Whether we did this cynically or because we were duped, this is nonetheless what happened. And my efforts to navigate this system without becoming a hack seem futile. And yet I’ll go on. I don’t even know why, but as much as I want to stop writing and posting and live a solely offline life, I can’t. Discouragement is never enough. The feeling of futility, of frustration, of shouting into a void and banging my head against a brick wall is never quite enough. Perhaps on some bone-deep level I know that you are only entitled to your labour and not its fruits. Perhaps the labour alone is enough. Sometimes I think this is a rationalisation, but the satisfaction of each completed piece gives just enough energy and hope to get the next one done. This happens every week.

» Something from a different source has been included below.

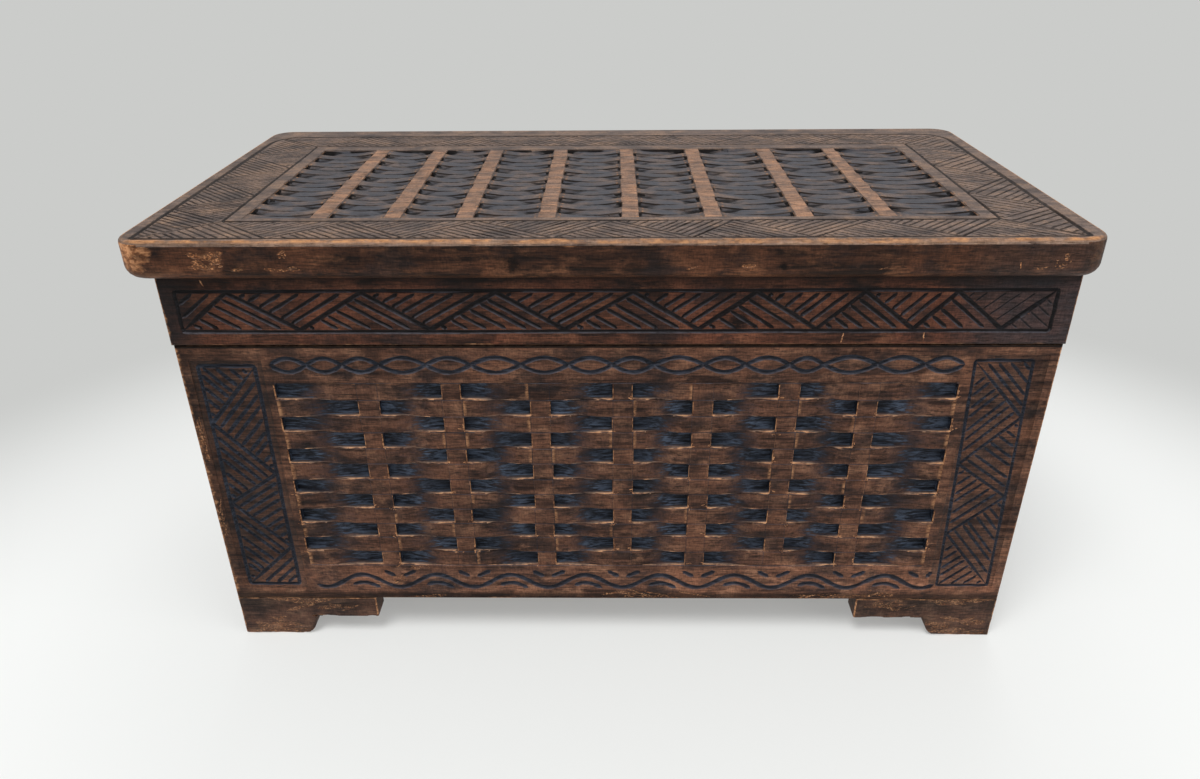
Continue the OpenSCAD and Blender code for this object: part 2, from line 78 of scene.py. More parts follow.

Perhaps- never having achieved anything of real note in my life- perhaps, this is all a lesson in the sheer amount of time and persistence and failure and heartache success takes. I could just be a wide-eyed optimist who is only now coming face-to-face with the toll that achievement requires. I don’t know. It’s possible.
Now, I would like to end with a rousing conclusion but my mood hasn’t really changed. I still feel discouraged but there is now an undertone of resolution, of bloody-minded obstinacy, of defiance. This tends to be what introspection brings me. Maybe there isn’t a happy ending to this story. Maybe I never get to where I want to go. It’s possible. But happiness isn’t the point. Success isn’t the point. Being alive is all that there is. And if you are alive, I figure, you might as well commit to something- anything- just to see where it leads you. I’ve tried the stagnant, aimless alternative and it is far worse than being discouraged can ever be. Something, even something bad, is better than cold and empty nothingness.
Might as well commit to something. And writing is the thing I am committed to. Maybe I wish I weren’t, but I am. Which is why I go on. And as long as there is still one person left reading my work, I will continue to go on, come what may.
Because, it’s better than the alternative. We must imagine Sisyphus happy. You know, I realise that I never understood what Camus was saying until I started to write.